Pretext Task (Proxy task)
Pre-designed tasks for networks to solve, and features are learned by learning objective functions of pretext tasks.
Downstream Task
Applications that are used to evaluate the quality of features learned by self-supervised learning.
These applications can greatly benefit from the pretrained models when training data are not enough.

Examples of Pretext Task

Colourization
CNN model learns to predict colours from a greyscale image.
Placing image patches in the right place
The patches are extracted from an image and shuffled.
The model learns to solve this jigsaw and arrange the patches in the correct sequence.
Placing frames in the right order
The model learns to sort the shuffled frames in a video sequence.

SimCLR: state-of-the-art SSL framework

The Intuition behind Contrastive Learning

No need to know the exact label of an image.
Only need to tell which images are similar and which are different:

Examples of similar and dissimilar images
Ability to know what an image represents
Ability to quantify if two images are similar

Similar and dissimilar images

We need example pairs of images that are similar and images that are different to train a model.
We need some techniques to get representations that allow the machine to understand an image - to find the pattern.
simCLR

Step-by-step example of SimCLR

Self-supervised Formulation [Data Augmentation]

SSL_data_augmentation

Getting Representations [Base Encoder]

Each augmented image in a pair is passed through an encoder to get image representations.
The encoder is general and replaceable with other architectures.
The two encoders have shared weights and we get vectors $h_i$ and $h_j$.
For example, the authors used ResNet-50 architecture as the ConvNet encoder and the output is a 2048-dimensional vector h.
SSL_encoder

Projection Head

The representations $h_i$ and $h_j$ of the two augmented images are then passed through several non-linear Dense → Relu → Dense
layers to apply non-linear transformation and project it into a representation $z_i$ and $z_j$(embedding vector for augmebted images).
This is denoted by $g(.)$ in the paper and called projection head.
SSL_proj_head

Tuning Model: [Bringing similar closer]

Calculation of Cosine Similarity
SSL_proj_head

Loss Calculation
SimCLR uses a contrastive loss called “NT-Xent loss” (Normalized Temperature-Scaled Cross-Entropy Loss).

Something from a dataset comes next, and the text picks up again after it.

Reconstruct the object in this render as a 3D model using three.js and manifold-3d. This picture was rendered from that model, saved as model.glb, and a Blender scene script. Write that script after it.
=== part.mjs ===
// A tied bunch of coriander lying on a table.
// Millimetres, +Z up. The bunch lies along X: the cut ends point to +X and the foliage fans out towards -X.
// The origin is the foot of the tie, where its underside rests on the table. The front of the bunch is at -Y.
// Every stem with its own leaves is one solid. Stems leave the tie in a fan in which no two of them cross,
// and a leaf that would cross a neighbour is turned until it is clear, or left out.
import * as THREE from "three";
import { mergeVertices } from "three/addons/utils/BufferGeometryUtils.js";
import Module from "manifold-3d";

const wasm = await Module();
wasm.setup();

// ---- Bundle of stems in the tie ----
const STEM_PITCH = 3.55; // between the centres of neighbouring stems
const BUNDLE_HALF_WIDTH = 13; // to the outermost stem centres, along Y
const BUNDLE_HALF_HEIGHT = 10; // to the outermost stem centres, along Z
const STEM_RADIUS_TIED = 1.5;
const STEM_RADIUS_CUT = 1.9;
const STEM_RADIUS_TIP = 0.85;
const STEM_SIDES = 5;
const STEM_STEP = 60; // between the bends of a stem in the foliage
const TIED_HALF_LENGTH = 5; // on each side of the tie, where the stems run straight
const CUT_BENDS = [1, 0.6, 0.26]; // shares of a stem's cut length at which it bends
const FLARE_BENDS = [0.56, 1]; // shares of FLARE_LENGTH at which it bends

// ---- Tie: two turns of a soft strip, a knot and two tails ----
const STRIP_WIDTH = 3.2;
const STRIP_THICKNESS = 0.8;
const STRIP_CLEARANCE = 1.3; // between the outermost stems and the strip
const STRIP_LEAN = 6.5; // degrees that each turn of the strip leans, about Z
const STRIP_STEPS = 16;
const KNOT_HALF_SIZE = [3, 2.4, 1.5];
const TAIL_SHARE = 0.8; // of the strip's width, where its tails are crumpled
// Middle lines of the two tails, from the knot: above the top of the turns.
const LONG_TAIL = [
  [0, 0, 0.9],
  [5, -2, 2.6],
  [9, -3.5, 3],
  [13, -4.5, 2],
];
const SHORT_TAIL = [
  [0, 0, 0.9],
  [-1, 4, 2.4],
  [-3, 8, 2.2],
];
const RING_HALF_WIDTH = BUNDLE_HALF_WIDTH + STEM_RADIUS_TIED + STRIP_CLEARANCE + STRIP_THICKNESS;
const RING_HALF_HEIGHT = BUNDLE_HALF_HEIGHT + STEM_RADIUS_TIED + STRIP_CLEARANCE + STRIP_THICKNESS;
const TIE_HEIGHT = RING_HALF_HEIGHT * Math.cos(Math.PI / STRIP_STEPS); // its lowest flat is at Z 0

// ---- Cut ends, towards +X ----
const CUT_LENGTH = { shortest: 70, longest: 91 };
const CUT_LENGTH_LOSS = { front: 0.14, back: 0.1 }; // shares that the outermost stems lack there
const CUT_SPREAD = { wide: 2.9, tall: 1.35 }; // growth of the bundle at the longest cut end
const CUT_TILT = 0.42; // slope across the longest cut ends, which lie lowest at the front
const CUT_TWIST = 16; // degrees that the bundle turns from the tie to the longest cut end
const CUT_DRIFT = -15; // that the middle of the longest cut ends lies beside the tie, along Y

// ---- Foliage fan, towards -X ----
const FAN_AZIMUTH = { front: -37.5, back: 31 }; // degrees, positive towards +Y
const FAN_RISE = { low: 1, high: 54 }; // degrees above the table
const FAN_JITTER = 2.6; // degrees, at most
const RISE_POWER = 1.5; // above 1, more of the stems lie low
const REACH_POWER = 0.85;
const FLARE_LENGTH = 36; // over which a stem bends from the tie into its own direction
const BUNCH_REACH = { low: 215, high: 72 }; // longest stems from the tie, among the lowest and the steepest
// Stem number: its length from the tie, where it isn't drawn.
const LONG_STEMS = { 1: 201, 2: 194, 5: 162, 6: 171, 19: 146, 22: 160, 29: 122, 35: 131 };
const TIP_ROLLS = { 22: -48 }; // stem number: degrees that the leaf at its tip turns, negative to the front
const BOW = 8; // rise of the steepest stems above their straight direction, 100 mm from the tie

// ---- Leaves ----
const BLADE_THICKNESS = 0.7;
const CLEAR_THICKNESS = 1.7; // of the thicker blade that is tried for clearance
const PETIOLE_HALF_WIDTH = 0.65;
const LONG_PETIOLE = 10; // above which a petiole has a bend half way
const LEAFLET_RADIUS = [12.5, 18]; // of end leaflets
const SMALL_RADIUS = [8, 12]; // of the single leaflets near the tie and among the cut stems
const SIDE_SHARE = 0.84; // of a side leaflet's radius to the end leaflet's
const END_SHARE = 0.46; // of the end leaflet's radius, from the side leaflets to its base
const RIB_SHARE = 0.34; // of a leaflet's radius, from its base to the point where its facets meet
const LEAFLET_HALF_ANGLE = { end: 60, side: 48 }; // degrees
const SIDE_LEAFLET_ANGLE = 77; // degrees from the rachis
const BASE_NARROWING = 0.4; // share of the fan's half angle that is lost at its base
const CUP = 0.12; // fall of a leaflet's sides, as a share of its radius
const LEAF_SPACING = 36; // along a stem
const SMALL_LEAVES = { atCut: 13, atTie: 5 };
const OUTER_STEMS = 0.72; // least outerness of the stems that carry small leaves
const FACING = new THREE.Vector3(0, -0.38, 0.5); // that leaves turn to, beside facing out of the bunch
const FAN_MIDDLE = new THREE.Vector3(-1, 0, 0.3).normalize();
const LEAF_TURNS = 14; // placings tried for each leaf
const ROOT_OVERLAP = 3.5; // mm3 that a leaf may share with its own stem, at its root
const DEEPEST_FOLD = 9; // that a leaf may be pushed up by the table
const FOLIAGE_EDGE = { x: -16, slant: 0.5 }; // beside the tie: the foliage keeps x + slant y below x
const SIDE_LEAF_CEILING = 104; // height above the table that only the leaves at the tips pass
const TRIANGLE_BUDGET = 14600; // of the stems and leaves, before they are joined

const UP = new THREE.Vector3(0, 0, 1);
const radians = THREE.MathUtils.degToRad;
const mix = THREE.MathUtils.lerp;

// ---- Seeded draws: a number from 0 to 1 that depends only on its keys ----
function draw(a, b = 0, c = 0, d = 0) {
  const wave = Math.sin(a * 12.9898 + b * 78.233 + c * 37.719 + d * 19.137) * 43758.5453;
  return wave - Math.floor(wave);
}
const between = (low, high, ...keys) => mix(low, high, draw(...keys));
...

First, the augmented pairs in the batch are taken one by one.
Next, we apply the softmax function to get the probability of these two images being similar.
This softmax calculation is equivalent to getting the probability of the second augmented cat image being the most similar to the first
cat image in the pair.
Here, all remaining images in the batch are sampled as a dissimilar image (negative pair).
Thus, we don’t need specialized architecture, memory bank or queue need by previous approaches like InstDisc, MoCo or PIRL.
Then, the loss is calculated for a pair by taking the negative of the log of the Softmax calculation.
This formulation is the Noise Contrastive Estimation(NCE) Loss.

We interchange the positions of the images and calculate the loss for the same pair again.
Finally, we compute loss over all the pairs in the batch of size $N$ and take an average.
Based on the loss, the encoder and projection head representations improves over time.
The representations obtained place similar images closer.

SimCLR Algorithm

SimCLR

4 major components of SimCLR

A stochastic data augmentation module that transforms any given data example randomly resulting in two correlated views of the same example, denoted $\tilde{x}_i$ and $\tilde{x}_j$ (positive pair).

SimCLR sequentially applied 3 simple augmentations:
random cropping followed by resize back to the original size
random color distortions
random Gaussian blur
The combination of random crop and color distortion is crucial to a good performance.

A neural network base encoder f(⋅) that extracts representation vectors from augmented data examples.

SimCLR allows different choices of the network architecture without any constraints.
For simplicity, SimCLR used ResNet for $h_i=f(x_i)=ResNet(x_i)$ where $h_i\in R^d$ is the output after the average pooling layer.

A small neural network projection head g(⋅) that maps representations to the space where contrastive loss is applied.

SimCLR used a MLP with one hidden layer to obtain
$z_i = g(h_i) = W^{(2)}ReLU(W^{(1)}h_i)$
It is beneficial to define the contrastive loss on $z_i$’s rather than $h_i$’s.

A contrastive loss function defined for a contrastive prediction task

Given a data batch $\tilde{x}_k$ including a positive pair of examples $\tilde{x}_i$ and
$\tilde{x}_j$, the contrastive prediction task aims to identify $\tilde{x}_j$ in $\{\tilde{x}_k\}_{k\neq i}$ for a given data sample $\tilde{x}_i$.

Takeaway of SimCLR

Combination of multiple data augmentation operations is crucial in defining the contrastive prediction tasks that yield effective representations.
In addition, unsupervised contrastive learning benefits from stronger data augmentation than supervised learning.
Introducing a learnable nonlinear transformation between the representation and the contrastive loss.
It substantially improves the quality of the learned representations.
Representation learning with contrastive cross entropy loss benefits from normalized embeddings and an properly tuned temperature parameter.
Contrastive learning benefits from larger batch sizes and longer training compared to supervised learning.
Like supervised learning, contrastive learning benefits from deeper and wider networks.